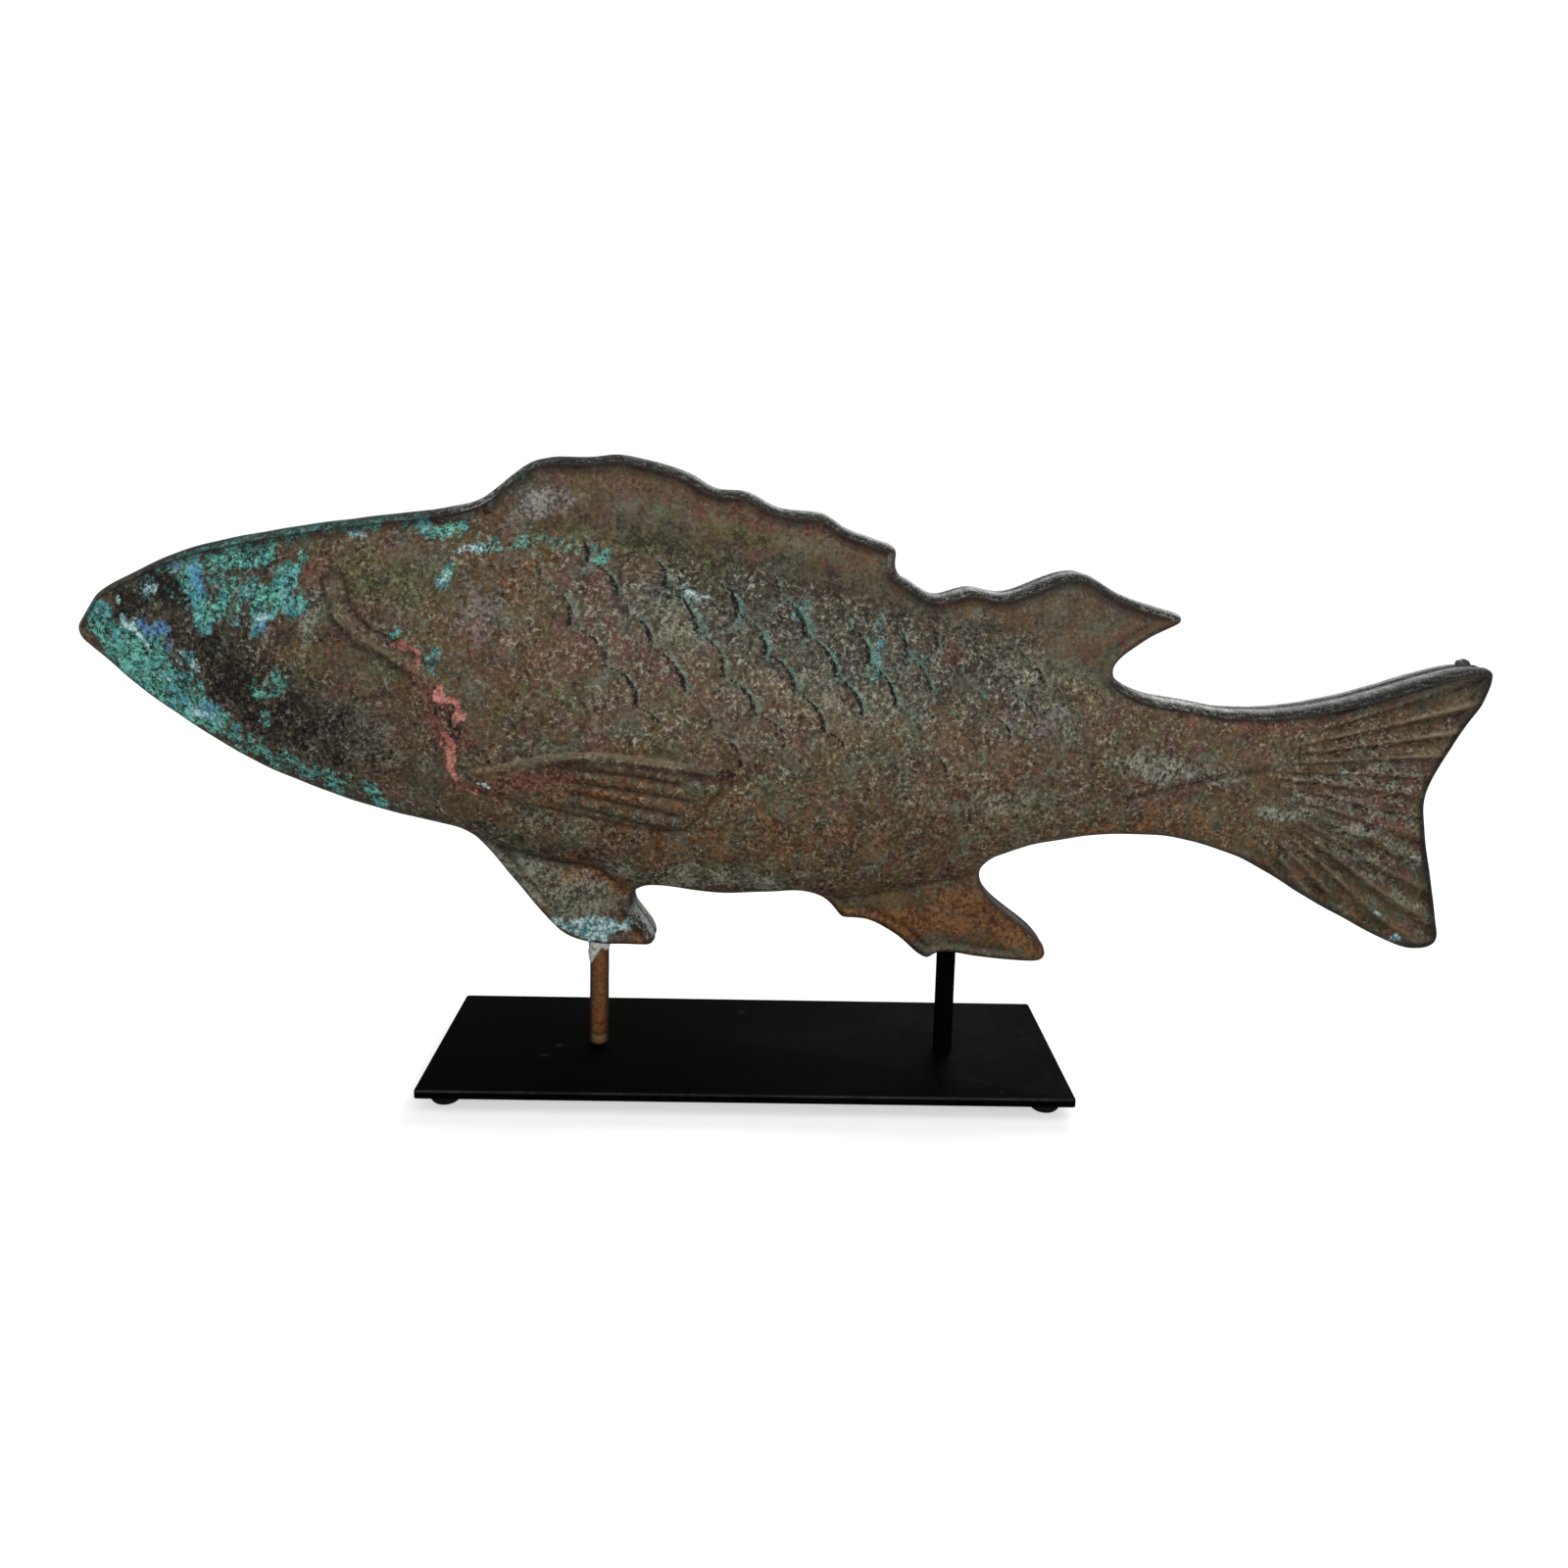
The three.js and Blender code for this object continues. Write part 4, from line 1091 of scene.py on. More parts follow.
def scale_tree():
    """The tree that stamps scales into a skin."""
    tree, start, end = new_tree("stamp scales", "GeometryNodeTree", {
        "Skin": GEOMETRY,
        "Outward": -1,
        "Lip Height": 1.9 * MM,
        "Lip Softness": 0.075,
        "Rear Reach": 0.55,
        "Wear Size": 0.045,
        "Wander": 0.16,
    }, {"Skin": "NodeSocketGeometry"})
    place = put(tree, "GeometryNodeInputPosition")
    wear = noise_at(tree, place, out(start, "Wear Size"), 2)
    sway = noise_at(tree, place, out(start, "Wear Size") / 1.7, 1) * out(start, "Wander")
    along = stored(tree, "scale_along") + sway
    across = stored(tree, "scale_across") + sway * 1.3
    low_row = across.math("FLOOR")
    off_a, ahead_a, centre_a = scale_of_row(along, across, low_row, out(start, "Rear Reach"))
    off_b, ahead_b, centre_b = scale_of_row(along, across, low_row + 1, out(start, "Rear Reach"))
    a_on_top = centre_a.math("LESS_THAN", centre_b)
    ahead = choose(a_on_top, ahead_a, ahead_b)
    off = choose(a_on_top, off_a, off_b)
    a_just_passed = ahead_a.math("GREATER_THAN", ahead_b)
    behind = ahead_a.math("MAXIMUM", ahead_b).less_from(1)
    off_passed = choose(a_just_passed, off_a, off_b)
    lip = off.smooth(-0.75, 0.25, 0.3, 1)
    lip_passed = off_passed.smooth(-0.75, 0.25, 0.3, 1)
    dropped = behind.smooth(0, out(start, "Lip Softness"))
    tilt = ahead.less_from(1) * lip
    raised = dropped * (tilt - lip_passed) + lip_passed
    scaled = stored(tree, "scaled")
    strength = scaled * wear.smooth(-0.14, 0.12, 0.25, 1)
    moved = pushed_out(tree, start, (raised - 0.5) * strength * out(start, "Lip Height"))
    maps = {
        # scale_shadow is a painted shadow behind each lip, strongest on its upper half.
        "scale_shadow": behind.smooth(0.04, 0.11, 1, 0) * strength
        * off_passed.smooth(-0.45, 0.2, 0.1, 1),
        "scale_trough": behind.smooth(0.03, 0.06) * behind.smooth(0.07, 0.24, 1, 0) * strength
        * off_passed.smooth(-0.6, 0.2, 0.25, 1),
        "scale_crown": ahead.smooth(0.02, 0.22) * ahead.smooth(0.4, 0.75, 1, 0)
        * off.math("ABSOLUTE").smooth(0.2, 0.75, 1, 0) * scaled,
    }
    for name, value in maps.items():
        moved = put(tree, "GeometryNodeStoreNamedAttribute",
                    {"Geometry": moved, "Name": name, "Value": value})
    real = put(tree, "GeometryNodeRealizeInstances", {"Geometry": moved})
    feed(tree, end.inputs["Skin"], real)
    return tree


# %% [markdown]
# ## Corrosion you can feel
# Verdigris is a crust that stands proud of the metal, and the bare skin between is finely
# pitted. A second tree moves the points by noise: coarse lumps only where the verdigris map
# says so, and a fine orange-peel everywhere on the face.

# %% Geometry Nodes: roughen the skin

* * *

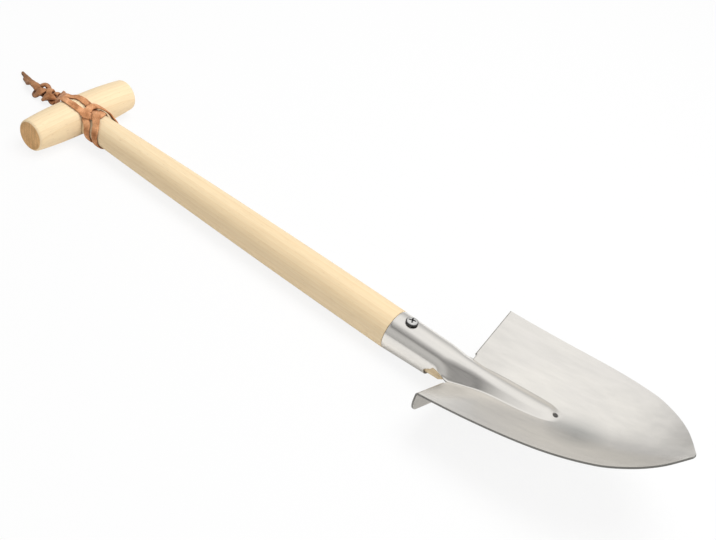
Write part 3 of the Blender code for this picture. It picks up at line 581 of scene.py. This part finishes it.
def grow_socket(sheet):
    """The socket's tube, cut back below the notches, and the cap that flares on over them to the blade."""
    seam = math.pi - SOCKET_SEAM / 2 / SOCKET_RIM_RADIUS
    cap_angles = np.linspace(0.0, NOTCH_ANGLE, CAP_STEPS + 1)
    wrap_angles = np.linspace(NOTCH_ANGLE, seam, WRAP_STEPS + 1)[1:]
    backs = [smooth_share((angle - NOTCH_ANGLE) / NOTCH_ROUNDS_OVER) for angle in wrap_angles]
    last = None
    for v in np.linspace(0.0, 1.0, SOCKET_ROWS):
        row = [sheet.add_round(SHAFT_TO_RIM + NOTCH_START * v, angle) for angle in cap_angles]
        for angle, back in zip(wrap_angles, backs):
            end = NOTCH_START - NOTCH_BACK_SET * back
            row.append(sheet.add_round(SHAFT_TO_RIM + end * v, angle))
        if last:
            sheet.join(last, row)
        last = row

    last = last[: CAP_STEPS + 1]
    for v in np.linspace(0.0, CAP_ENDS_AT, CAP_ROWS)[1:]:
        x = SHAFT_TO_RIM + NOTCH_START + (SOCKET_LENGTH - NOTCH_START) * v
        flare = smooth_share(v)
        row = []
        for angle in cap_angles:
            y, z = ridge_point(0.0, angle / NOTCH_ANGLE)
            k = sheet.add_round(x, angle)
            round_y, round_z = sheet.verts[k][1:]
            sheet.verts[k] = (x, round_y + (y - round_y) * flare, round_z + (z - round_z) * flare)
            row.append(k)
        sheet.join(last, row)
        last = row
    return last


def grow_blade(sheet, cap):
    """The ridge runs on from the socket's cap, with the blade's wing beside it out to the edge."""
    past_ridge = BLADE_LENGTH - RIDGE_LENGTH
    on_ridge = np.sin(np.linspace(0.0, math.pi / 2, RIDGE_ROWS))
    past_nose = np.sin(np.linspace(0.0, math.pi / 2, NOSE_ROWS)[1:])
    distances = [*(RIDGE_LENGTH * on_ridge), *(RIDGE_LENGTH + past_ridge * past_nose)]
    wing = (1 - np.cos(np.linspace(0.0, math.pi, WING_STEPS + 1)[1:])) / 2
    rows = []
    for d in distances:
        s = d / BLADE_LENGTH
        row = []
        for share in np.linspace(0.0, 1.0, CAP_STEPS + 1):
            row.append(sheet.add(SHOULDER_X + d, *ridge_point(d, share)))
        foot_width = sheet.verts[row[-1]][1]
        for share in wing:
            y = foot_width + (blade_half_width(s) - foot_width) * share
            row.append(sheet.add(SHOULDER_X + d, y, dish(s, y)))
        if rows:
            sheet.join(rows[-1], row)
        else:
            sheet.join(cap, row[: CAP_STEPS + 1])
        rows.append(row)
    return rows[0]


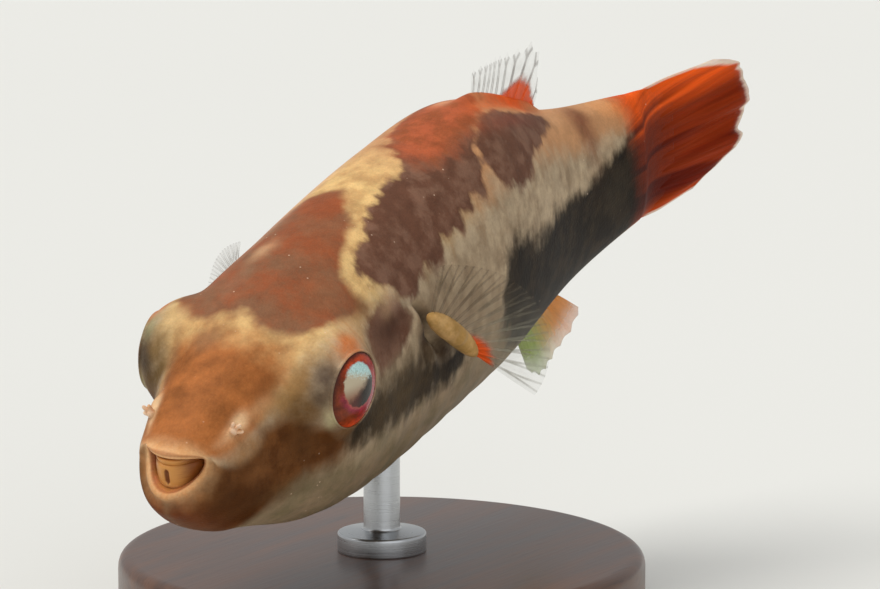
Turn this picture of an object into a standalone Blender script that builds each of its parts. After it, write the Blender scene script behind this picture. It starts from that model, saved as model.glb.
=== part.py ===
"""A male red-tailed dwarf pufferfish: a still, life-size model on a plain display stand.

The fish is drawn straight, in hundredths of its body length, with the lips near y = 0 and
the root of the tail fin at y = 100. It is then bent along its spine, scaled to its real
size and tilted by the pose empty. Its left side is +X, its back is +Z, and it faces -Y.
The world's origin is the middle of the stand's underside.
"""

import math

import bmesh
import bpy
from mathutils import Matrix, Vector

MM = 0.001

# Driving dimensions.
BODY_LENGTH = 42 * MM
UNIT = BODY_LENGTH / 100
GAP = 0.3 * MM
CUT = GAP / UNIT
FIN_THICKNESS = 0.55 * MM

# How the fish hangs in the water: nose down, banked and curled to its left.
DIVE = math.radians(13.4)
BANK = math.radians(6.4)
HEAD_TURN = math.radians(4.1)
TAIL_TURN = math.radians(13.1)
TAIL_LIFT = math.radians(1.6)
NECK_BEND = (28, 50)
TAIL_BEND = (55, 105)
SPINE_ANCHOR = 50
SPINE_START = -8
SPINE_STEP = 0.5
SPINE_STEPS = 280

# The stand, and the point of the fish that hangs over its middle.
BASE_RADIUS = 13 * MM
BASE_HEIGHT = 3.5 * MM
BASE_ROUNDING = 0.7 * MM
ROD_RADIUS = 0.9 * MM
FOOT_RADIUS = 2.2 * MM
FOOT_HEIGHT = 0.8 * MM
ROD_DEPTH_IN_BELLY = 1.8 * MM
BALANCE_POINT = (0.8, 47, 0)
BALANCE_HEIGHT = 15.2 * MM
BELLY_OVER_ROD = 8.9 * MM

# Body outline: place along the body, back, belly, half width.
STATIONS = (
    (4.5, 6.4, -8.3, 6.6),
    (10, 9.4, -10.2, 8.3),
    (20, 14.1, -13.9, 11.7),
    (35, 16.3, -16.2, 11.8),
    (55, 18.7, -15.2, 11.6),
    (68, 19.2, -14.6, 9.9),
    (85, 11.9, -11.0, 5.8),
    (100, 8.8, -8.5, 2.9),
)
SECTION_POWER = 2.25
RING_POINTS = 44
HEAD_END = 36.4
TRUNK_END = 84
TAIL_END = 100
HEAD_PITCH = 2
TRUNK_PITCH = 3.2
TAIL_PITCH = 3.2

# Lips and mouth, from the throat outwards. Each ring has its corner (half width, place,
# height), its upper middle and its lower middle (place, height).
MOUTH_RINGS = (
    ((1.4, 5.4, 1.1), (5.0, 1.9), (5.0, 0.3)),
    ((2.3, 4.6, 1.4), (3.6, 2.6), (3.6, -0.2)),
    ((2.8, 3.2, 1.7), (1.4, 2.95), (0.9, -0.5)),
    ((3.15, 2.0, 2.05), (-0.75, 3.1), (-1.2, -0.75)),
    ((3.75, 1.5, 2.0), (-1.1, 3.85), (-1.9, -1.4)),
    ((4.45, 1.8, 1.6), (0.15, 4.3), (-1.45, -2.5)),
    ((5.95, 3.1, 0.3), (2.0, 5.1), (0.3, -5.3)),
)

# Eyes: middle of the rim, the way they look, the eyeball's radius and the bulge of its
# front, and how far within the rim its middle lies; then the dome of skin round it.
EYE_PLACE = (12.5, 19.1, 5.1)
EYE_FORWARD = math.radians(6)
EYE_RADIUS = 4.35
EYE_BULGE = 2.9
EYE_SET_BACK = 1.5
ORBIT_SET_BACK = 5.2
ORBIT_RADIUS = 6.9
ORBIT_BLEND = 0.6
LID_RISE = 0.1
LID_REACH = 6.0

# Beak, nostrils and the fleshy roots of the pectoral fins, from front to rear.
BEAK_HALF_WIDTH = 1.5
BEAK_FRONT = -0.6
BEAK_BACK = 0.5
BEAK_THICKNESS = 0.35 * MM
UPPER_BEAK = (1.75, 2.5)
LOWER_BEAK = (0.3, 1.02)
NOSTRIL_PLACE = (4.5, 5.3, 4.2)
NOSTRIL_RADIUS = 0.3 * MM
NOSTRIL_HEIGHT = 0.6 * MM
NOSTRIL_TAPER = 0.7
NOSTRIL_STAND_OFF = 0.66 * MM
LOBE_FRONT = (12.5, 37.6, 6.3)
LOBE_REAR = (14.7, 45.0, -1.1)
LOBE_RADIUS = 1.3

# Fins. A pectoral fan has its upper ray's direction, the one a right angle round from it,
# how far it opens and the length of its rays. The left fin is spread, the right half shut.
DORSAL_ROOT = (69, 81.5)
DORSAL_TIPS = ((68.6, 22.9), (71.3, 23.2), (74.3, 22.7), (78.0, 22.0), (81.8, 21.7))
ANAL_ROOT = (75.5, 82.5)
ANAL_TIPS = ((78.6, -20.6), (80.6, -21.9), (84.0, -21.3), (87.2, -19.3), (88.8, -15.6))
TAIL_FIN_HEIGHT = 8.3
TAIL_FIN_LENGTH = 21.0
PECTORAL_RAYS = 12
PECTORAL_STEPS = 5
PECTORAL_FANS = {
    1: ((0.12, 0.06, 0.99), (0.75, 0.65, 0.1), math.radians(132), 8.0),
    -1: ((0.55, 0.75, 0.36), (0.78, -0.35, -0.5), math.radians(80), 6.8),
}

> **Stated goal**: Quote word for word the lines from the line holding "Turn this picture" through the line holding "import math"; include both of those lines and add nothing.

> **Final answer**:
Turn this picture of an object into a standalone Blender script that builds each of its parts. After it, write the Blender scene script behind this picture. It starts from that model, saved as model.glb.
=== part.py ===
"""A male red-tailed dwarf pufferfish: a still, life-size model on a plain display stand.

The fish is drawn straight, in hundredths of its body length, with the lips near y = 0 and
the root of the tail fin at y = 100. It is then bent along its spine, scaled to its real
size and tilted by the pose empty. Its left side is +X, its back is +Z, and it faces -Y.
The world's origin is the middle of the stand's underside.
"""

import math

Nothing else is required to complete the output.